# What are the handles for?



## ChrisandJohn (Feb 3, 2008)

Ok, it's not exactly a motorhome related question except that we've been out and about in ours and gradually, as we've been overtaking caravans, I've noticed that they all seem to have two handles on the back. I thought maybe an ex-caravanner on here might satisfy my curiosity.

Why do caravans have handles on the back?


Chris


----------



## suedew (May 10, 2005)

to help with maneuvering


----------



## ChrisandJohn (Feb 3, 2008)

suedew said:


> to help with maneuvering


Really :!: :?: 
How does that work?

I'll have to watch a bit more closely when we're on a site.

Thanks for the info. but I'm a bit disappointed that the answer is so mundane.

Chris


----------



## Wupert (Aug 6, 2007)

suedew said:


> to help with maneuvering


Yep

They are also useful to hang washing out on/ between........on home made wooden extensions


----------



## lifestyle (Apr 27, 2008)

You grab hold of them to swing the back end round,either to the L or R


----------



## ChrisandJohn (Feb 3, 2008)

Thank you everyone. I knew I'd get an answer on here.


Goodnight

Chris


----------



## b16duv (Feb 14, 2006)

lifestyle said:


> You grab hold of them to swing the back end round,either to the L or R


i had a girlfriend like that once................


----------



## pippin (Nov 15, 2007)

I found the handles on the front more interesting!


----------



## b16duv (Feb 14, 2006)

pippin said:


> I found the handles on the front more interesting!


 :twisted: :twisted:


----------



## pippin (Nov 15, 2007)

Sorry, that should be in the present tense - there is still life in the old man yet!


----------



## clodhopper2006 (Aug 13, 2006)

You're all mistaken. They are for tying your dog to. They also have a secondary usage for highway skiing which is similar to water skiing.


----------



## ChrisandJohn (Feb 3, 2008)

clodhopper2006 said:


> You're all mistaken. They are for tying your dog to. They also have a secondary usage for highway skiing which is similar to water skiing.


This is more like the sort of imaginings I was having.

Chris


----------



## b16duv (Feb 14, 2006)

ChrisandJohn said:


> This is more like the sort of imaginings I was having.
> 
> Chris


Its not at all like the imaginations I'm having! :twisted: :twisted: :twisted:


----------



## TR5 (Jun 6, 2007)

They've all got handles, 'cos they all have CB's!


----------



## 113044 (Jun 6, 2008)

I thought they were for seeing how much rot there was in the frame,,,,,,,,, if they start to rock then it's time to sell the van,,,,,,,


----------



## bob44 (Mar 9, 2006)

I thought they were for the tuggers to offer a ride for illegal immigrants hitch-hiking to the UK.
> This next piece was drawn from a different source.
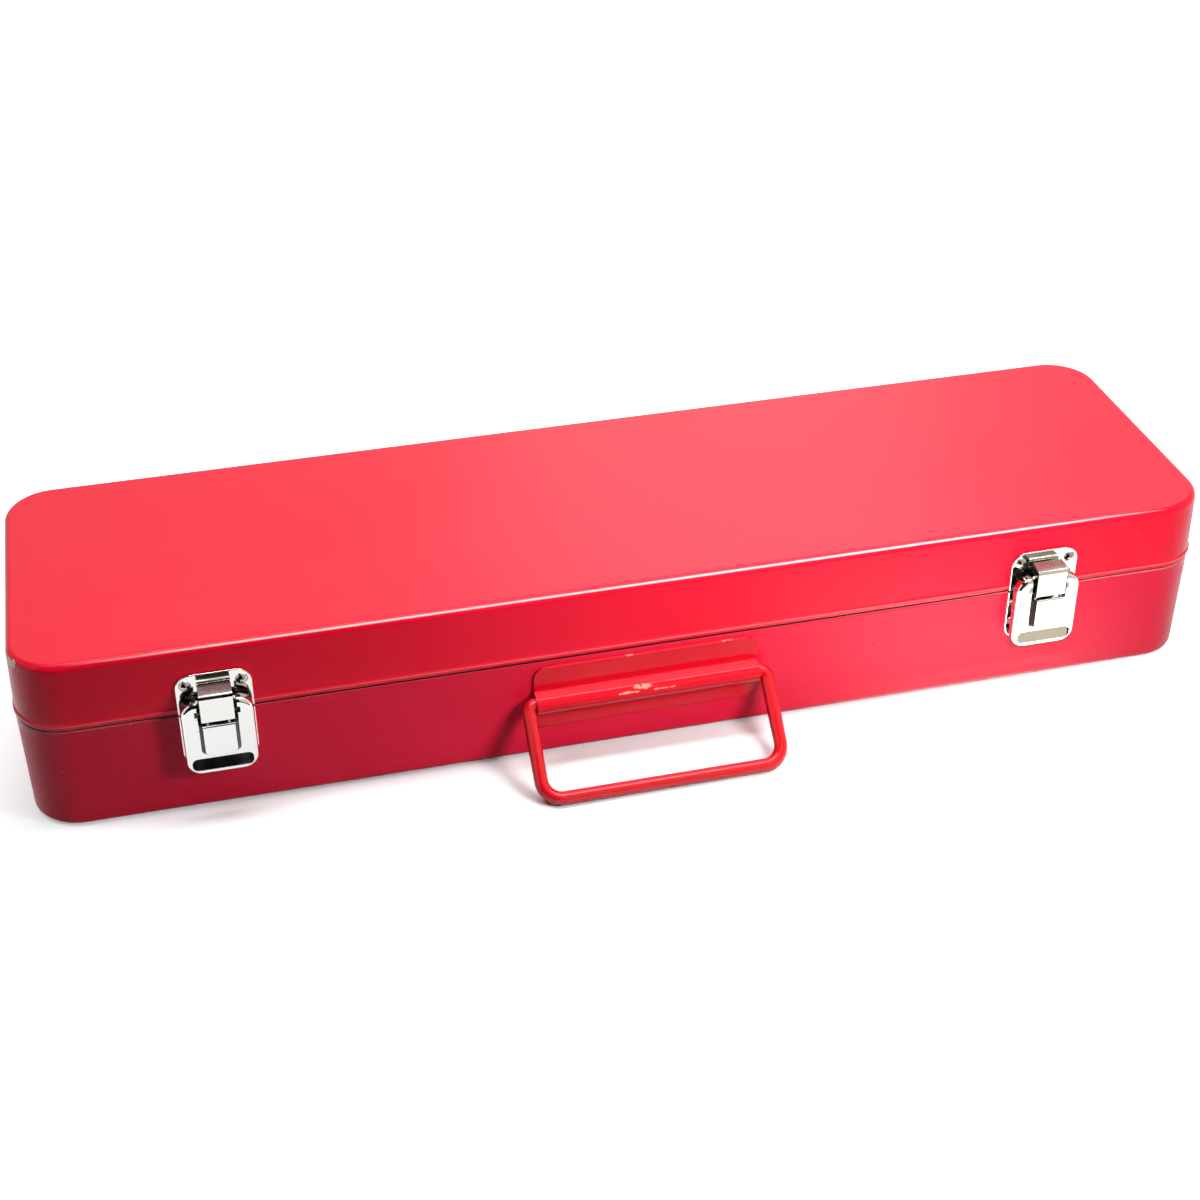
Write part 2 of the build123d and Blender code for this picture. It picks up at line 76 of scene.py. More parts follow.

But where is Pusser when we need an erudite and earthy response?


----------



## GerryD (Sep 20, 2007)

They're for towing front wheel drive motorhomes off of muddy fields.
Gerry


----------



## vardy (Sep 1, 2006)

They really help to ease the van into the river when it's dark.


----------



## 120164 (Feb 6, 2009)

weve just got back from a few nights away and a tugger pulled up at the site we stayed at. he got his three kids to help him manoeuvre his caravan. the funniest part was that his kids were pulling their handles in one direction at the back, while he and the other kid were pulling in the other direction at the front  

after 10 minutes of tugging it around by these handles, it was in almost exactly the same position it had started. marvelous show!


----------